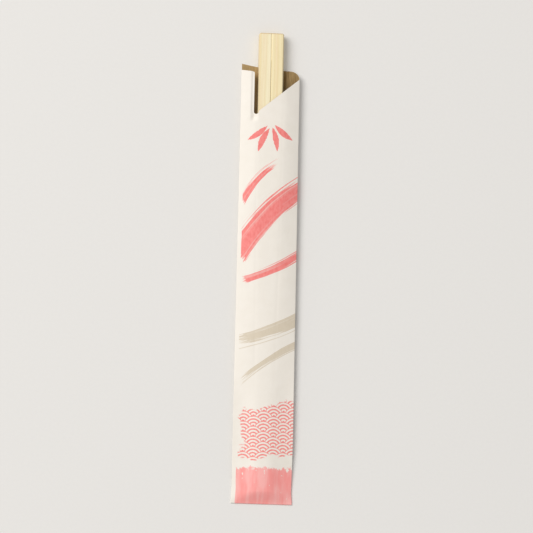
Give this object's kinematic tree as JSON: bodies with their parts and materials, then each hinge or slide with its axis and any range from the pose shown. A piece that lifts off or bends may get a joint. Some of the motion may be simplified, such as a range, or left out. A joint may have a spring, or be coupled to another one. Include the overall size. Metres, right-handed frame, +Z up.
{
  "type": "wooden chopsticks in a paper sleeve",
  "caption": "Disposable wooden chopsticks, still joined at the head and grooved for splitting, in a folded paper sleeve whose mouth has a tab, a slot and a slanting edge.",
  "frame": {"origin": "middle of the overall outline, on the surface that the sleeve's back lies on", "axes": "+Y from the tips to the joined head, +Z up from the sleeve's back to its front, +X to the right seen from the front"},
  "size_m": [0.0264, 0.2074, 0.0053],
  "materials": {
    "wood": "raw, sanded, pale",
    "paper": "uncoated, matt, white outside with a coral and warm grey print, brown inside"
  },
  "bodies": {
    "root": {"chopstick_pair": "wood", "paper_sleeve": "paper"}
  },
  "joints": []
}
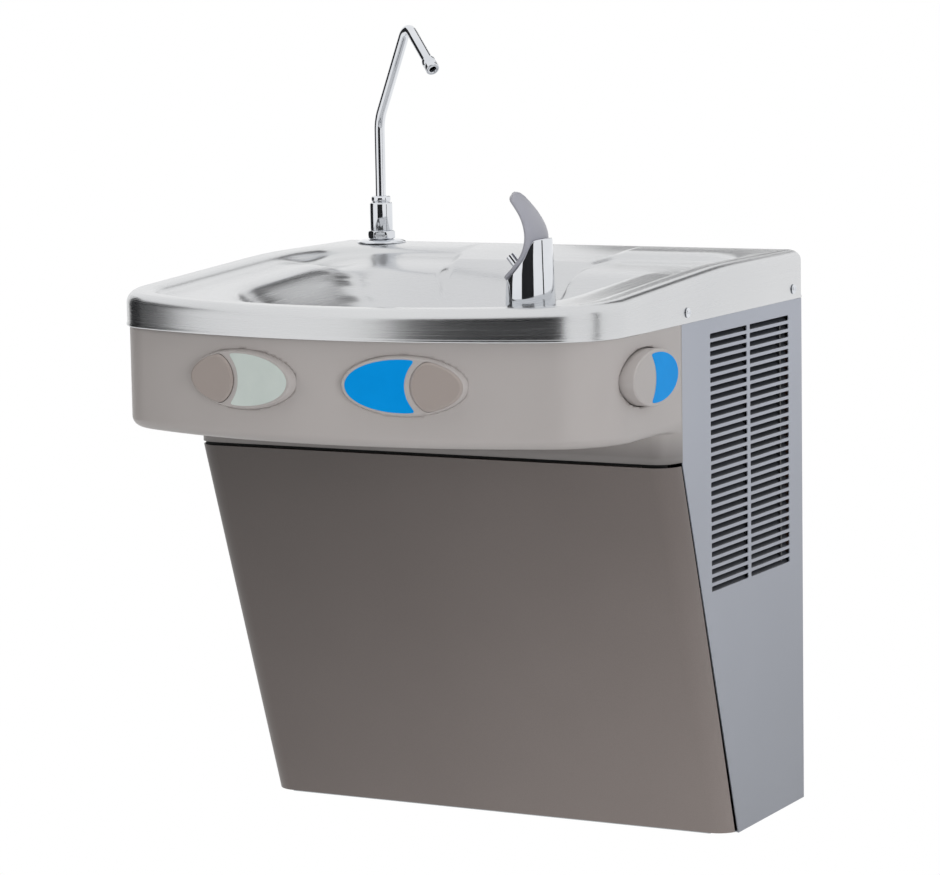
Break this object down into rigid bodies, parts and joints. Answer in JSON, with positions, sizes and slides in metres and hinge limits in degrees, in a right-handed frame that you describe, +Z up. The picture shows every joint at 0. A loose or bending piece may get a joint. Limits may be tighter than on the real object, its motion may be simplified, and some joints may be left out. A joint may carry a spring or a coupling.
{
  "type": "pressure water cooler",
  "caption": "Wall-hung pressure water cooler: drawn steel basin with bubbler and swivelling bottle filler, push-button apron, louvred cabinet and cooling set.",
  "frame": {"origin": "on the wall plane, centred in the width, level with the underside of the cabinet", "axes": "+Z up, +X to the right of a person who stands in front, +Y into the wall, so the front faces -Y"},
  "size_m": [0.4731, 0.4647, 0.6949],
  "materials": {
    "basin_steel": "fine brushed",
    "chrome": "polished",
    "apron": "fine satin moulding",
    "front_panel": "satin paint",
    "side_panel": "satin paint",
    "guard": "satin",
    "label_white": "smooth film",
    "label_blue": "smooth film",
    "zinc_steel": "zinc coated",
    "dark_plastic": "satin",
    "compressor_black": "black lacquer",
    "coil_black": "black lacquer",
    "copper": "drawn copper tube",
    "brass": "turned",
    "rubber": "matt",
    "foam": "foamed skin",
    "white_plastic": "satin",
    "pipe_plastic": "smooth",
    "tube_plastic": "smooth",
    "fan_metal": "pressed sheet",
    "stainless": "drawn sheet"
  },
  "bodies": {
    "cabinet": {"basin": "basin_steel", "drain_strainer": "chrome", "drain_body": "zinc_steel", "drain_gasket": "rubber", "drain_nut": "zinc_steel", "waste_elbow": "pipe_plastic", "bubbler_body": "chrome", "mouth_guard": "guard", "bubbler_nozzle": "chrome", "spout_flange": "chrome", "spout_nut": "chrome", "spout_body": "chrome", "deck_nuts": "zinc_steel", "apron": "apron", "left_bezel": "apron", "centre_bezel": "apron", "side_socket": "apron", "left_label": "label_white", "centre_label": "label_blue", "left_switch": "dark_plastic", "centre_switch": "dark_plastic", "side_switch": "dark_plastic", "front_panel": "front_panel", "left_side_panel": "side_panel", "right_side_panel": "side_panel", "skirt_screws": "chrome", "base_pan": "zinc_steel", "back_frame": "zinc_steel", "wall_bracket": "zinc_steel", "compressor": "compressor_black", "compressor_feet": "rubber", "terminal_cover": "dark_plastic", "condenser": "coil_black", "fan_shroud": "coil_black", "fan_motor": "zinc_steel", "filter_drier": "copper", "discharge_line": "copper", "capillary_line": "copper", "suction_line": "copper", "cooling_tank": "stainless", "evaporator_coil": "copper", "tank_insulation": "foam", "thermostat": "white_plastic", "water_filter": "white_plastic", "inlet_fitting": "brass", "natural_valve": "white_plastic", "cold_valve": "white_plastic", "bubbler_valve": "white_plastic", "valve_bracket": "zinc_steel", "water_tubes": "tube_plastic", "cord_gland": "dark_plastic"},
    "left_button_body": {"left_button": "apron"},
    "centre_button_body": {"centre_button": "apron"},
    "side_button_body": {"side_button": "apron", "side_label": "label_blue"},
    "spout_arm": {"spout_tube": "chrome", "spout_tip": "chrome"},
    "fan_rotor": {"fan_blade": "fan_metal"},
    "knob": {"thermostat_knob": "dark_plastic"},
    "jet_screw": {"jet_regulator": "brass"}
  },
  "joints": [
    {"name": "left_button_push", "type": "slide", "parent": "cabinet", "child": "left_button_body", "axis": [0.1491, 0.9888, 0], "range_m": [0, 0.003], "stiffness_N_per_m": 500, "springref_m": -0.004},
    {"name": "centre_button_push", "type": "slide", "parent": "cabinet", "child": "centre_button_body", "axis": [-0.1491, 0.9888, 0], "range_m": [0, 0.003], "stiffness_N_per_m": 500, "springref_m": -0.004},
    {"name": "side_button_push", "type": "slide", "parent": "cabinet", "child": "side_button_body", "axis": [-1, 0, 0], "range_m": [0, 0.003], "stiffness_N_per_m": 500, "springref_m": -0.004},
    {"name": "spout_swivel", "type": "hinge", "parent": "cabinet", "child": "spout_arm", "pos_m": [-0.178, -0.028, 0.53], "axis": [0, 0, 1], "range_deg": [-75, 40]},
    {"name": "fan_spin", "type": "hinge", "parent": "cabinet", "child": "fan_rotor", "pos_m": [0.16, -0.123, 0.328], "axis": [1, 0, 0], "continuous": true},
    {"name": "thermostat_turn", "type": "hinge", "parent": "cabinet", "child": "knob", "pos_m": [-0.058, -0.045, 0.332], "axis": [0, -1, 0], "range_deg": [-135, 135]},
    {"name": "jet_screw_turn", "type": "hinge", "parent": "cabinet", "child": "jet_screw", "pos_m": [-0.102, -0.04, 0.339], "axis": [0, -1, 0], "range_deg": [0, 270]}
  ]
}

★ ★ ★ ★ ★ ★ ★

## Challenge:
Using the data above, repeat every line exactly.

## Task output:
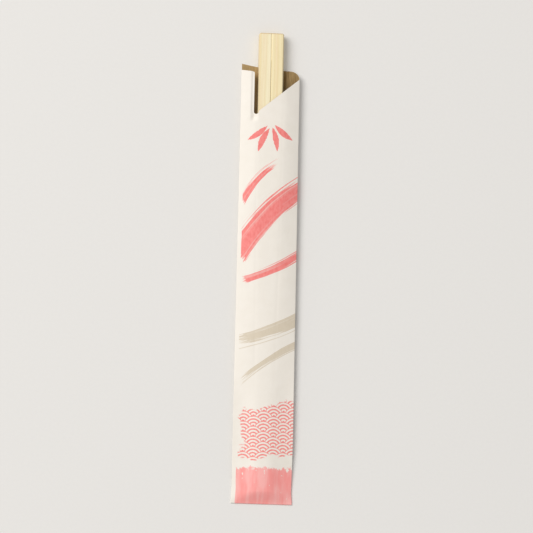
Give this object's kinematic tree as JSON: bodies with their parts and materials, then each hinge or slide with its axis and any range from the pose shown. A piece that lifts off or bends may get a joint. Some of the motion may be simplified, such as a range, or left out. A joint may have a spring, or be coupled to another one. Include the overall size. Metres, right-handed frame, +Z up.
{
  "type": "wooden chopsticks in a paper sleeve",
  "caption": "Disposable wooden chopsticks, still joined at the head and grooved for splitting, in a folded paper sleeve whose mouth has a tab, a slot and a slanting edge.",
  "frame": {"origin": "middle of the overall outline, on the surface that the sleeve's back lies on", "axes": "+Y from the tips to the joined head, +Z up from the sleeve's back to its front, +X to the right seen from the front"},
  "size_m": [0.0264, 0.2074, 0.0053],
  "materials": {
    "wood": "raw, sanded, pale",
    "paper": "uncoated, matt, white outside with a coral and warm grey print, brown inside"
  },
  "bodies": {
    "root": {"chopstick_pair": "wood", "paper_sleeve": "paper"}
  },
  "joints": []
}
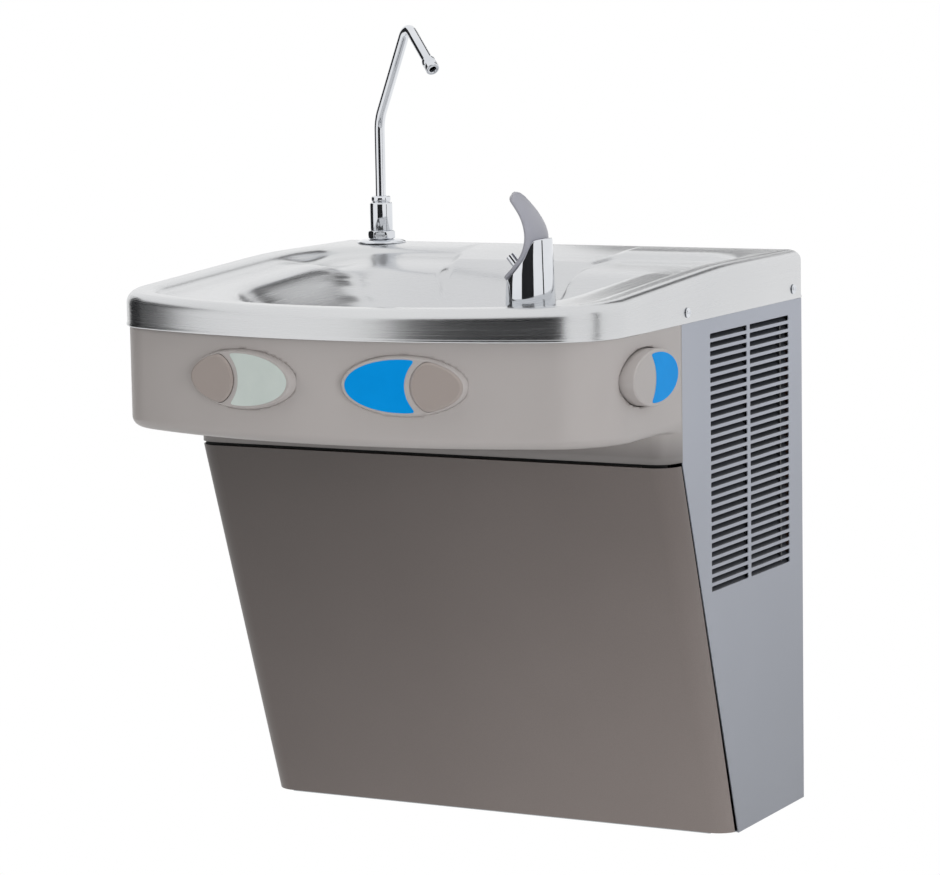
Break this object down into rigid bodies, parts and joints. Answer in JSON, with positions, sizes and slides in metres and hinge limits in degrees, in a right-handed frame that you describe, +Z up. The picture shows every joint at 0. A loose or bending piece may get a joint. Limits may be tighter than on the real object, its motion may be simplified, and some joints may be left out. A joint may carry a spring or a coupling.
{
  "type": "pressure water cooler",
  "caption": "Wall-hung pressure water cooler: drawn steel basin with bubbler and swivelling bottle filler, push-button apron, louvred cabinet and cooling set.",
  "frame": {"origin": "on the wall plane, centred in the width, level with the underside of the cabinet", "axes": "+Z up, +X to the right of a person who stands in front, +Y into the wall, so the front faces -Y"},
  "size_m": [0.4731, 0.4647, 0.6949],
  "materials": {
    "basin_steel": "fine brushed",
    "chrome": "polished",
    "apron": "fine satin moulding",
    "front_panel": "satin paint",
    "side_panel": "satin paint",
    "guard": "satin",
    "label_white": "smooth film",
    "label_blue": "smooth film",
    "zinc_steel": "zinc coated",
    "dark_plastic": "satin",
    "compressor_black": "black lacquer",
    "coil_black": "black lacquer",
    "copper": "drawn copper tube",
    "brass": "turned",
    "rubber": "matt",
    "foam": "foamed skin",
    "white_plastic": "satin",
    "pipe_plastic": "smooth",
    "tube_plastic": "smooth",
    "fan_metal": "pressed sheet",
    "stainless": "drawn sheet"
  },
  "bodies": {
    "cabinet": {"basin": "basin_steel", "drain_strainer": "chrome", "drain_body": "zinc_steel", "drain_gasket": "rubber", "drain_nut": "zinc_steel", "waste_elbow": "pipe_plastic", "bubbler_body": "chrome", "mouth_guard": "guard", "bubbler_nozzle": "chrome", "spout_flange": "chrome", "spout_nut": "chrome", "spout_body": "chrome", "deck_nuts": "zinc_steel", "apron": "apron", "left_bezel": "apron", "centre_bezel": "apron", "side_socket": "apron", "left_label": "label_white", "centre_label": "label_blue", "left_switch": "dark_plastic", "centre_switch": "dark_plastic", "side_switch": "dark_plastic", "front_panel": "front_panel", "left_side_panel": "side_panel", "right_side_panel": "side_panel", "skirt_screws": "chrome", "base_pan": "zinc_steel", "back_frame": "zinc_steel", "wall_bracket": "zinc_steel", "compressor": "compressor_black", "compressor_feet": "rubber", "terminal_cover": "dark_plastic", "condenser": "coil_black", "fan_shroud": "coil_black", "fan_motor": "zinc_steel", "filter_drier": "copper", "discharge_line": "copper", "capillary_line": "copper", "suction_line": "copper", "cooling_tank": "stainless", "evaporator_coil": "copper", "tank_insulation": "foam", "thermostat": "white_plastic", "water_filter": "white_plastic", "inlet_fitting": "brass", "natural_valve": "white_plastic", "cold_valve": "white_plastic", "bubbler_valve": "white_plastic", "valve_bracket": "zinc_steel", "water_tubes": "tube_plastic", "cord_gland": "dark_plastic"},
    "left_button_body": {"left_button": "apron"},
    "centre_button_body": {"centre_button": "apron"},
    "side_button_body": {"side_button": "apron", "side_label": "label_blue"},
    "spout_arm": {"spout_tube": "chrome", "spout_tip": "chrome"},
    "fan_rotor": {"fan_blade": "fan_metal"},
    "knob": {"thermostat_knob": "dark_plastic"},
    "jet_screw": {"jet_regulator": "brass"}
  },
  "joints": [
    {"name": "left_button_push", "type": "slide", "parent": "cabinet", "child": "left_button_body", "axis": [0.1491, 0.9888, 0], "range_m": [0, 0.003], "stiffness_N_per_m": 500, "springref_m": -0.004},
    {"name": "centre_button_push", "type": "slide", "parent": "cabinet", "child": "centre_button_body", "axis": [-0.1491, 0.9888, 0], "range_m": [0, 0.003], "stiffness_N_per_m": 500, "springref_m": -0.004},
    {"name": "side_button_push", "type": "slide", "parent": "cabinet", "child": "side_button_body", "axis": [-1, 0, 0], "range_m": [0, 0.003], "stiffness_N_per_m": 500, "springref_m": -0.004},
    {"name": "spout_swivel", "type": "hinge", "parent": "cabinet", "child": "spout_arm", "pos_m": [-0.178, -0.028, 0.53], "axis": [0, 0, 1], "range_deg": [-75, 40]},
    {"name": "fan_spin", "type": "hinge", "parent": "cabinet", "child": "fan_rotor", "pos_m": [0.16, -0.123, 0.328], "axis": [1, 0, 0], "continuous": true},
    {"name": "thermostat_turn", "type": "hinge", "parent": "cabinet", "child": "knob", "pos_m": [-0.058, -0.045, 0.332], "axis": [0, -1, 0], "range_deg": [-135, 135]},
    {"name": "jet_screw_turn", "type": "hinge", "parent": "cabinet", "child": "jet_screw", "pos_m": [-0.102, -0.04, 0.339], "axis": [0, -1, 0], "range_deg": [0, 270]}
  ]
}